4. The Outsiders by Eric Church
In today’s bro-centric-country-music-loving cosmos, Eric Church probably feels like a Martian, so maybe that’s why he dubbed his fourth studio album The Outsiders. Melding the sounds of Merle and Metallica, the 2014 record was a welcome throwback to the days of the concept album, and fans agreed. Selling more than 750,000 copies, the rowdy outlier reached No. 1 on both the all-genre Billboard 200 and the Billboard Top Country Album charts. Now, that’s out of this world.
3. Pain Killer by Little Big Town
Little Big Town’s sixth studio album, Pain Killer, mixed things up a bit with more of a rock-infused sound, but it never lost sight of those sweet harmonies that put the foursome of Karen Fairchild, Kimberly Schlapman, Jimi Westbrook and Phillip Sweet on the country music map.
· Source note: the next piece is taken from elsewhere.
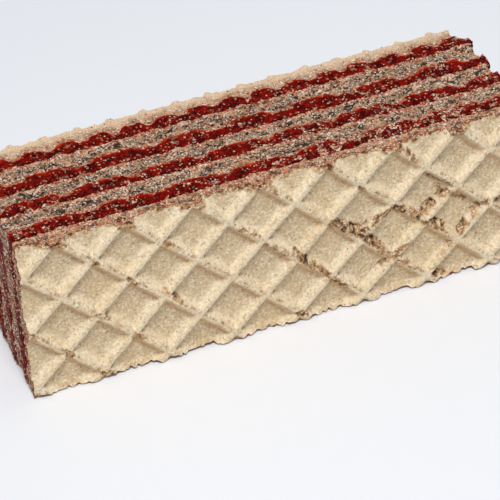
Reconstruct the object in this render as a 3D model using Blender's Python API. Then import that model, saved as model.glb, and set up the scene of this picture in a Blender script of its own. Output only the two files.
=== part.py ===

The evolution of their songwriting and the dominating vocal performances from Karen ensure this album will dull the sharpest of pains.
2. Riser by Dierks Bentley
With his seventh major-label release, Dierks Bentley reveals even more depth and talent than ever before. Raw from the intense low of losing his father in 2012, to the emotional high of welcoming his third child—and first son—in 2013, Dierks’ channeled his feelings into a collection of songs that represented heartbreak, joy, love and an affinity for airborne cocktails. As personal as Riser is, it connected to country music lovers who embraced both the humanity and the pure country music goodness that it represented.
1. Platinum by Miranda Lambert
No country artist reached farther or deeper in 2014 than the endlessly creative Miranda Lambert. Her fifth album, the ambitiously named Platinum, managed to perfectly unify the many sides of her artistry: the trash-talking crazy child, the vulnerable porcelain doll and the nostalgic thirty-something all show their faces and the music thrillingly spans radio country, dusty Americana, Western swing, Southern rock and everything else in between. Even though lead single “Automatic” seemed to rail against CDs and MP3s—the methods by which most people were hearing Platinum—what she was really talking about was the value of hard work. With a sprawling masterwork like Platinum to her credit, Miranda is clearly taking her own advice.